Ch 7. Stream Ciphers

	A stream cipher is a symmetric-key encryption algorithm that encrypts a stream of bits. Ideally, that stream could be as long as we’d like; real-world stream ciphers have limits, but they are normally sufficiently large that they don’t pose a practical problem.	
	
	ECB Mode (Electronic Code Book Mode) is a naive attempt @ stream cipher:
	Divide stream into blocks and encyrpt each block. Security flaws: 
	
		Identical input (P) blocks have identical output (C) blocks. So, an attacker would be able to see that a ciphertext block, and therefore a plaintext block, was repeated. 
		
		Passive Attack 
			
			The visual/global structure of any image encrypted by ECB Mode is preserved; identical blocks of pixels in the plaintext are map to identical blocks of pixels in the ciphertext; the macrostructure of the image remains visible in all but the most extreme block sizes.

		Active Attack 
		
			Attackers can often decrypt messages encrypted in ECB mode by communicating with the person performing the encryption.
			
			Encryption Oracle Attack
			
				Attacker guesses/decrypts, block by block, by sending/recieving carefully constructed messages exploiting the known structure/parameters of the oracle (encryption function).

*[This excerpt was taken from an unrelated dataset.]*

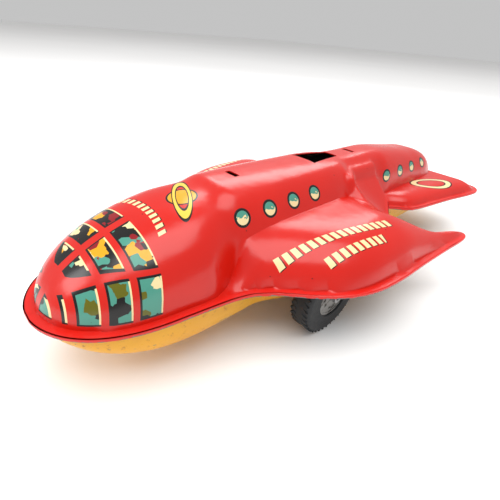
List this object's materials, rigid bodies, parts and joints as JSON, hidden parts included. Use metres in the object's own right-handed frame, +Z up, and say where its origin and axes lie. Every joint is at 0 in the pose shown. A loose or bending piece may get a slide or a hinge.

				This allows them to brute-force a block in p * b attempts, where p is the number of possible values for each byte and b is the block size. Whereas a regular brute-force attack requires p raised to the power of b.
				
				Ex. 
					p = 256 (8 bits per byte)
					b = 16 bytes (128 bits)
				
					Number of tries needed ...
				
					All possible combinations: 256 ^^16 = <39-digit-number>
					
					Encryption Oracle Attack:  256 * 16 = 4096
					
	So, w/ ECB Mode, an attacker can both analyze ciphertexts to recognize repeating patterns, and even decrypt messages when given access to an encryption oracle.		

	Block Cipher Modes of Operation 
	
		ECB is just one such mode. Many others -- much better --exist.
					
	CBC (Cipher Block Chaining) Mode
	
		Plaintext block XOR-ed with previous ciphertext block, then encrypted by the block cipher. 
		
		Initialization Vector (IV) - a random number that takes the place of the nonexistent 1st ciphertext block in this construction. The 1st plaintext block is XOR-ed with it. IV must be unpredictable, but doesn't need to be secret. I.e., scheme requires that an attacker must not be able to predict ahead-of-time what a given IV will be. IVs are typically just added to ciphertext messages in plaintext.
		
		TLS 1.0 was a flawed implementation of a CBC mode scheme; used PREDICTABLE initialization vectors; led to the "Browser Exploit Against SSL/TLS" (BEAST) attack.
		
	Attacks on CBC mode with predictable IVs
	
		Attacker encrypts a guess --a plaintext prediction (Pp) --using their predicted IV (IVp) ALONG WITH existing IV (IVe) of target ciphertext (remember, IVs are predictable here).
		
			Pp = IVp*IVe*guess
			
			Cp = E(IVp^Pp)
			   = E(IVp^(IVp*IVe*guess))
			   = E(IVe*guess)
		
		and checks against existing ciphertext 
		
			Ce = E(IVe^Pe)
		
		If same, then they know Pe.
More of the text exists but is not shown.